Ogun sets the example: Virtue wears the strangest garb – comradeship in strife, meditation in solitude, the hardy route of self sacrifice…Life is multiple and strange. The death of fear liberates the Will that sets forth where no mind ever trod. Ogun liberates: rise beyond his shadow.

 

 

            Approaches to Re/Constructing Yoruba Thought

 

Abiodun may be described as understanding himself as a scholar trying to faithfully reproduce and interpret what he has learnt about Yoruba thought. Soyinka is an imaginative thinker in essays and literature whose work represents more of an individualistic response, a reworking of the cultural material in terms unique to him. His writing is readily appreciable as an expression of his distinctive style of thinking. This unique cognitive style yet aspires to actualize the essence of the cultural forms he is approaching through resonance between his own imaginative and critical dynamism and that suggested by the cultural expressions that inspire him.

 

How different from each other are the Abiodun and Soyinka orientations, however? Can one arrive at the imaginative intimacy and analytical depth of an Abiodun without the individualistic engagement, the marriage of mind and subject in terms of which Soyinka's work and creativity like his are more often understood?

 

In fact, are efforts to interpret a philosophy and a spirituality, particularly an oral one developed across more than a thousand years and across different peoples, often speaking different dialects of a language, as with Yoruba, not a largely individualistic exercise within the context of an effort to arrive at commonalities within variations? Is this not so even though the dialects may demonstrate various degrees of mutual intelligibility, as between variants of Yoruba, and significant similarity between various perspectives on what has come to be known as  Orisa cosmology?

 

What factors influence a scholar or writer's choice of subjects from within the available spectrum of possibilities?  What considerations shape the interpretation of what is studied?
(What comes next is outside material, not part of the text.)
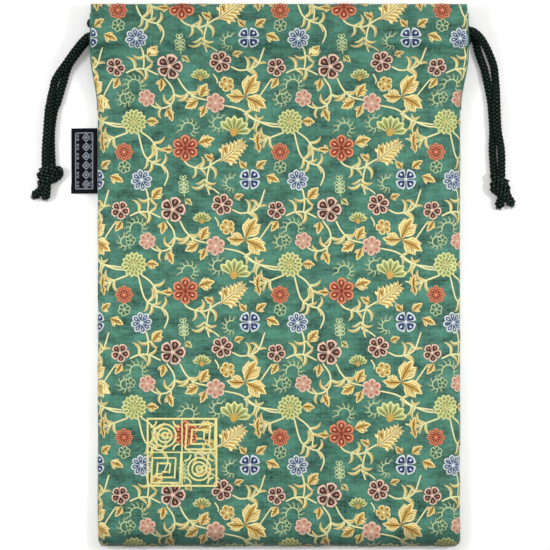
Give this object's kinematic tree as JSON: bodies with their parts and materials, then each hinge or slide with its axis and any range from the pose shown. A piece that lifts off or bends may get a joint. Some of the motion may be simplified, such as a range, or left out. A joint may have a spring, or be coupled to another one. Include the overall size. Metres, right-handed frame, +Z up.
{
  "type": "drawstring gift pouch",
  "caption": "Flat lined brocade gift pouch with side slits, a cord casing at the mouth, two braided drawcords with knotted ends, a woven side label and a gold seal.",
  "frame": {"origin": "middle of the footprint of the pouch, its label and the turns of its cords, on the surface that its back lies on", "axes": "+X across the pouch to the right, +Y from the bottom fold towards the mouth, +Z up out of the front panel"},
  "size_m": [0.27, 0.2976, 0.0142],
  "materials": {
    "brocade": "woven satin with coloured and gold figure",
    "lining": "plain satin",
    "cord": "braided, matt",
    "label": "damask woven tape",
    "thread": "spun thread",
    "gold_foil": "metallic foil print"
  },
  "bodies": {
    "pouch": {"back_panel": "brocade", "back_hem": "brocade", "back_lining": "lining", "front_panel": "brocade", "front_lining": "lining", "left_seam_thread": "thread", "right_seam_thread": "thread", "bottom_seam_thread": "thread", "back_casing_stitches": "thread", "gold_seal": "gold_foil"},
    "front_mouth": {"front_lip": "brocade", "front_hem": "brocade", "front_lip_lining": "lining", "front_casing_stitches": "thread"},
    "label": {"woven_label": "label"},
    "right_cord": {"right_back_run": "cord", "right_turn": "cord", "right_front_strand": "cord", "right_back_strand": "cord"},
    "right_cord_front": {"right_front_run": "cord"},
    "right_cord_end": {"right_front_end": "cord", "right_back_end": "cord", "right_knot": "cord", "right_cut_ends": "cord"},
    "left_cord": {"left_back_run": "cord", "left_turn": "cord", "left_front_strand": "cord", "left_back_strand": "cord"},
    "left_cord_front": {"left_front_run": "cord"},
    "left_cord_end": {"left_front_end": "cord", "left_back_end": "cord", "left_knot": "cord", "left_cut_ends": "cord"}
  },
  "joints": [
    {"name": "mouth_opens", "type": "hinge", "parent": "pouch", "child": "front_mouth", "pos_m": [0.00474, 0.09145, 0.0118], "axis": [1, 0, 0], "range_deg": [0, 45]},
    {"name": "label_lifts", "type": "hinge", "parent": "pouch", "child": "label", "pos_m": [-0.09541, 0.0633, 0.0045], "axis": [0, 1, 0], "range_deg": [0, 90]},
    {"name": "right_cord_pulls", "type": "slide", "parent": "pouch", "child": "right_cord", "axis": [1, 0, 0], "range_m": [0, 0.003]},
    {"name": "right_cord_opens_with_mouth", "type": "hinge", "parent": "right_cord", "child": "right_cord_front", "pos_m": [0.00474, 0.09145, 0.0118], "axis": [1, 0, 0], "range_deg": [0, 45]},
    {"name": "right_cord_end_swings", "type": "hinge", "parent": "right_cord", "child": "right_cord_end", "pos_m": [0.12224, 0.10475, 0.0021], "axis": [0, 0, 1], "range_deg": [-12, 30]},
    {"name": "left_cord_pulls", "type": "slide", "parent": "pouch", "child": "left_cord", "axis": [-1, 0, 0], "range_m": [0, 0.003]},
    {"name": "left_cord_opens_with_mouth", "type": "hinge", "parent": "left_cord", "child": "left_cord_front", "pos_m": [0.00474, 0.09145, 0.0118], "axis": [1, 0, 0], "range_deg": [0, 45]},
    {"name": "left_cord_end_swings", "type": "hinge", "parent": "left_cord", "child": "left_cord_end", "pos_m": [-0.11786, 0.10175, 0.0021], "axis": [0, 0, 1], "range_deg": [-30, 3]}
  ],
  "couplings": [
    {"joint": "right_cord_opens_with_mouth", "follows": "mouth_opens", "ratio": 1},
    {"joint": "left_cord_opens_with_mouth", "follows": "mouth_opens", "ratio": 1}
  ]
}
What are the various orientations represented by the translations of the source texts?

 

Why are Abiodun's choice of subjects within Yoruba thought largely convergent with as well as divergent from those of Babatunde Lawal and both of these similar to and different from those of Henry John Drewal and these both correlative with as well as different from those of Bolaji Idowu and these divergent from but related to those of Akinwumi Ogundiran, referencing some of my favourite authors across decades of Yoruba Studies, an individualistic  selection yet significantly  representative of the work of scholars in this field, particularly those writing in English?

 

The most realistic approach to the reconstruction of oral philosophical traditions might be the tentativeness represented by Chinua Achebe's ''Chi in Igbo Cosmology,'' defined by  a cautious sensitivity to the challenge of piecing together disparate perspectives to present a unified whole, a unity that may be seen as more individualistic than representative.

 

Justice is the mortar that kneads the dwelling-place of man. Can mere brick on brick withstand the bloodied cries of wrong from the aggrieved? No more than dark withstands the flare of lightning, roofs of straw the path of thunderbolts. Sango restores.

 

 

Therefore, I approach Abiodun, Soyinka, Lawal, Drewal and other scholars in Yoruba thought as reconstructors rather than as reflectors. I wonder if they may be better understood as shaping perspectives rather than as reflecting those perspectives. May their work be better appreciated as that of people assembling and unifying fragments than as depicting an existing unity?

 

I puzzle over whether the more relevant image for describing their work might be that of the Yoruba deity Orunmila collecting the scattered remains of the deity Obatala in a calabash.  With reference to the work of these thinkers, however, the movement may be seen as going from fragmentation to unity. The Obatala image, on the other hand, is that of the fragmentation of an original unity, fragments then reconstituted into a new unity. On second thought, though, perhaps Yoruba oral traditions oscillate between the implications of these two images, of both fragmentation and unity as existing within the oral tradition.

 

Various Yoruba thinkers have tried to generate such unity before the advent of writing represented by contemporary scholarship. Such developments are exemplified by the Ifa synthesis described by Thomas Mákanjúọlá Ilésanmí in “The Traditional Theologians and the Practice of Òrìṣà Religion in Yorùbáland.” This synthesis is depicted by Ogundiran in The Yoruba: A New History, 2020, as generated by thinkers in the creation of the cultural centrality of Ife in the Yoruba world through the instrument of the Ifa system of knowledge.

 

Without change, can we grow? The day of birth points to the moment of death. Without pain, what is the value of pleasure? What is life without death to give it urgency? Position yourself with Eshu at the intersections of change. Eshu – the flash that unites the cosmos, the gleam that illuminates being to being, the potential for transformation.

  

 

      Abiodun’s Multidisciplinary Constitution of Yoruba Aesthetics

 

Abiodun's synthesis, an approach to Yoruba aesthetics, is particularly powerful in his integration of different arts and different philosophical zones in terms of luminous beauty of expression in both Yoruba and English, exploring some of the richest Yoruba texts I have seen.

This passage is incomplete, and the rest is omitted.